My friend took the year off, to try and get her breath and to hope the service dog would be gone the next fall. It was the only alternative she could think of that didn't involve a lawsuit from a parent.

Please, service dog people, don't start screaming at me; I think your dog is fantastic and I'm sincerely glad you have him. It's just that many people are allergic to dog dander, and I'm one of them.

When I know I'm going to be around a dog, I've got pills to pop, but I can't take them all the time because I'm taking a pretty large pill cocktail daily and they interact badly with some of them.

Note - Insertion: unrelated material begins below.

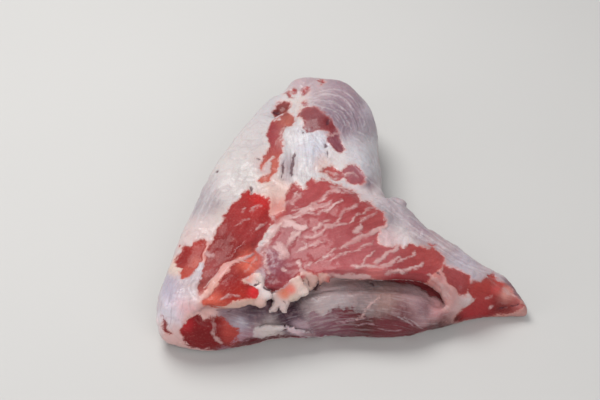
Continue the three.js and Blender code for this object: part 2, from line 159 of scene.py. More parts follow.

What is the point of this post? I don't know. It's bound to infuriate somebody out there somewhere and I'm really tired of fending off attacks from people who don't read well and who are so thin-skinned they see disdain where none was intended. I think it's because I saw Emma at Bob Evans tonight and she was eating plain vanilla ice cream, and suddenly the whole elementary cafeteria flashed through my mind, with all of us kids' lunches spread out on the long table and Emma with her white bread and peanut butter and plain vanilla ice cream with the rough wooden spoon that always put splinters on our tongues: the only kid who couldn't participate in the cookie trading that always went on. Was it fair for us to eat cookies when she couldn't? Yes, it was.

We could and she couldn't. That's how life is sometimes. The sooner we all learn that and adjust our thinking to it, the better off we'll all be.

Would any of you care to sign my petition to remove all dogs from a five-mile radius of my home, because I'm allergic and might die if one wanders onto my front porch? Because it's sooo not fair that you can have one and I can't.